Technical characteristics:
- Bitrate scales linearly with sampling frequency and bit depth
- No loss during encoding
- Minimal latency
Drawbacks in network systems:
- Extremely high bitrate
- Significant load on the network and storage
- Limited support in NVRs and cloud platforms
- Issues with RTP payloads and buffering
PCM works well in laboratory and closed systems where the developer controls the entire transmission chain. In real distributed video surveillance systems, PCM often leads to unstable playback, missing audio during remote access, and compatibility issues.
G.711 (A-law and μ-law)
G.711 is one of the oldest and most widely used audio codecs, originating from telephony.
Parameters:
- Sampling Frequency: 8 kHz
- Effective bandwidth: up to 3.4 kHz
- Bitrate: 64 kbps
Pros:
- Near-universal support
- Minimal computational load
- Predictable RTP behavior
Cons:
- Very limited quality
- Poor suitability for analytics and ASR
G.711 remains the de facto compatibility standard, but by modern requirements its quality is at the very lower limit of acceptability.
G.726
G.726 uses ADPCM compression and offers several bitrate modes.
Typical parameters:
- Sampling Frequency: 8 kHz
- Bitrate: 16–40 kbps
Quality is slightly better than G.711, but fundamentally the situation does not change. The codec remains narrowband and is suitable mainly for simple monitoring.
G.722 and G.722.1
G.722 became the first widely adopted wideband speech codec.
G.722:
- Sampling Frequency: 16 kHz
- Effective bandwidth: up to 7 kHz
G.722.1:
- Improved compression
- More flexible bitrates
In practice, these codecs deliver good speech quality but suffer from fragmented support. Many cameras claim G.722 support but implement it with non-standard RTP profiles, leading to decoding problems in third-party VMS platforms.
AAC (AAC-LC, HE-AAC)
AAC is the most universal modern codec used in video surveillance.
Supported sampling rates:
- 8, 16, 32, 44.1, 48 kHz
Advantages:
- High quality at moderate bitrates
- Good noise handling
- Excellent compatibility with MP4, RTSP, and HLS
- Supported by all modern players
AAC fits optimally into IP video surveillance architectures, especially when using MP4 and fMP4 containers.
Opus
Opus is technically superior to most other codecs.
Key features:
- Wide range of sampling frequencies
- Excellent speech quality
- Low latency
However, in the video surveillance industry, Opus remains exotic due to the lack of widespread support in cameras and recorders.

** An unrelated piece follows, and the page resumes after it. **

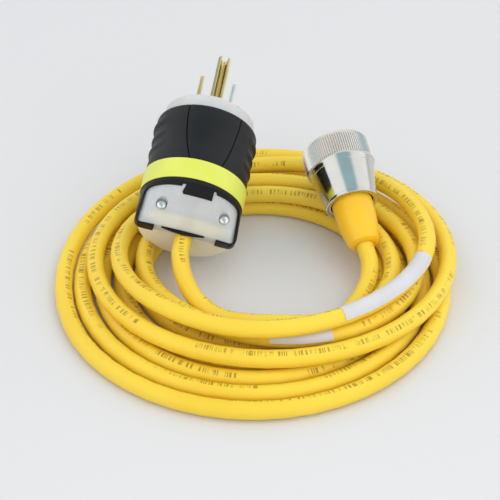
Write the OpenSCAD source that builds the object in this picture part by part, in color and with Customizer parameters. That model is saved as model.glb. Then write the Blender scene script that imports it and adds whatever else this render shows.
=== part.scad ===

Sampling Frequency: Why It Matters More Than It Seems
Sampling frequency directly determines the spectrum of the transmitted audio signal and its suitability for analytics.
8 kHz
- Telephone-quality audio
- Suitable only for basic speech intelligibility
- Performs poorly for ASR and event detectors
16 kHz
- Minimum acceptable level for analytics
- Significantly improved intelligibility
- Optimal balance between quality and bitrate
32 kHz
- Improved detail
- Better performance in noisy environments
- Suitable for more complex detectors
44.1 and 48 kHz
- Excessive for most video surveillance tasks
- Increased load on network and storage
- Little to no benefit for speech
In practice, 16 or 32 kHz are the optimal choices for IP cameras.
Licensing Constraints and Legal Aspects
Free codecs
- PCM
- G.711
- G.722
- Opus
- Speex
These codecs do not require royalty payments but do not always provide optimal quality or compatibility.
Patented codecs
- AAC
- AMR / AMR-WB
In the case of IP cameras, AAC licensing is typically included in the hardware cost. For end users, this creates no additional legal risks, unlike server-side transcoders or cloud services, where licensing may require separate accounting.
Impact of Audio Codec Choice on Network and Storage
The codec directly affects:
- RTP bitrate
- Buffering behavior
- Latency
- Archive size
AAC at 16 kHz with a bitrate of 32–64 kbps provides an optimal balance between quality and load. Using PCM or high sampling rates without necessity leads to unjustified traffic growth.
Practical Recommendations for System Design
- Avoid PCM in distributed systems
- Do not use G.711 for analytics
- Choose AAC as the baseline codec
- Set sampling frequency to 16 or 32 kHz
- Verify real codec support in the VMS and NVR
- Test audio in remote access scenarios
Modern IP cameras support a wide range of audio codecs that reflect not a clean evolution, but the historical layers of the industry. When designing video surveillance systems, the choice of audio codec and sampling frequency should be treated as an architectural decision rather than a secondary setting. At present, AAC at 16 or 32 kHz remains the most balanced and predictable option for network video surveillance systems, providing acceptable quality, stability, and compatibility across all levels.